Authorities in Washington state said Sunday that dog teams assisting in the search effort after last week's deadly mudslide would be given two days off as the official death toll increased from 18 to 21.
The dogs can lose their sensing ability if overworked in the cold and rain.
"The conditions on the slide field are difficult, so this is just a time to take care of the dogs," said Kris Rietmann, a spokeswoman for the team working on the eastern portion of the slide, which hit March 22 about 55 miles northeast of Seattle and is one of the deadliest in U.S. history.
Dogs from the Federal Emergency Management Agency that arrived more recently will continue working.

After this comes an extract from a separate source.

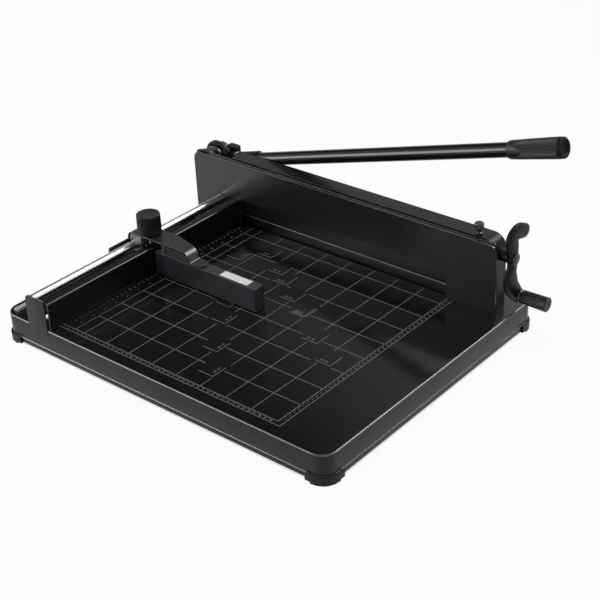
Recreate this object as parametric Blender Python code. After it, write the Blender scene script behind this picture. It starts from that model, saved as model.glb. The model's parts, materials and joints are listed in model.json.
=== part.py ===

Jason Biermann of Snohomish County Emergency Management said Sunday that 15 of the 21 victims have been identified by the medical examiner.
Biermann says another four bodies were found in the debris field on Sunday. About 30 people remain missing after the massive mudslide in mountainside community of Oso on March 22.
Underscoring the difficulty of identifying those killed in one of the deadliest landslides in U.S. history, Biermann said crews are not always discovering complete remains.
"Rescuers are not always making full recoveries," he said. "Often, they are making partial recoveries."
A week after the landslide 55 miles northeast of Seattle, the search was going "all the way to the dirt" as crews looked for anything to provide answers for family and friends.
Kris Rietmann, Assistant Communications Director at Washington State Department of Transportation, said at a news conference Sunday that dog teams are taking a two-day break.
She said several days of rain hindered search efforts.
Hundreds of family photographs and albums are among the personal belongings being recovered by crews. Personal items, both large and small, are also being discovered in wreckage.
"What we found out here is everything from pictures to gun safes," said Snohomish County Fire District 1 battalion chief Steve Mason said.
The items will later be cleaned, sorted and hopefully returned to families.
All work on the debris field halted briefly Saturday for a moment of silence to honor those lost. Gov. Jay Inslee had asked people across Washington to pause at 10:37 a.m., the time the huge slide struck on March 22.
"People all over stopped work -- all searchers -- in honor of that moment," Mason said.
An American flag had been run up a tree and then down to half-staff at the debris site, he said.
Among the dozens of missing are Adam Farnes, and his mother, Julie.
"He was a giant man with a giant laugh," Kellie Howe said of Farnes. Howe became friends with him when he moved to the area from Alaska. She said Adam Farnes was the kind of guy who would come into your house and help you do the dishes.
Adam Farnes also played the banjo, drums and bass guitar, she said, and had worked as a telephone lineman and a 911 dispatcher.
"He loved his music loud," she said.
Finding and identifying all the victims could stretch on for a very long time, and authorities have warned that not everyone may ultimately be accounted for.
Rescuers have given a cursory look at the entire debris field, said Steve Harris, division supervisor for the eastern incident management team. They are now sifting through the rest of the fragments, looking for places where dogs should give extra attention. Only "a very small percentage" has received the more thorough examination, he said.
Commanders are making sure people have the right gear to stay safe in the rain and potentially hazardous materials, and they're keeping a close eye on the level of the North Fork of the Stillaguamish River to be sure nobody is trapped by rising water. The huge wall of earth that crashed into the collection of homes followed weeks of heavy rain.
A week later, only local volunteers like Joe Wright are now being allowed to help rescuers.
The Darrington resident set up his tool-sharpening operation near the firehouse. He's been busy. In a little more than a day, he estimated he had sharpened more than 150 chainsaw chains dulled by rocks and dirt.
"There were people using their own saws," Wright said. "They're just trying to get down there to get the job done."
Dan Rankin, mayor of the nearby logging town of Darrington, said the community had been "changed forevermore."
"It's going to take a long time to heal, and the likelihood is we will probably never be whole," he said.
The Associated Press contributed to this report.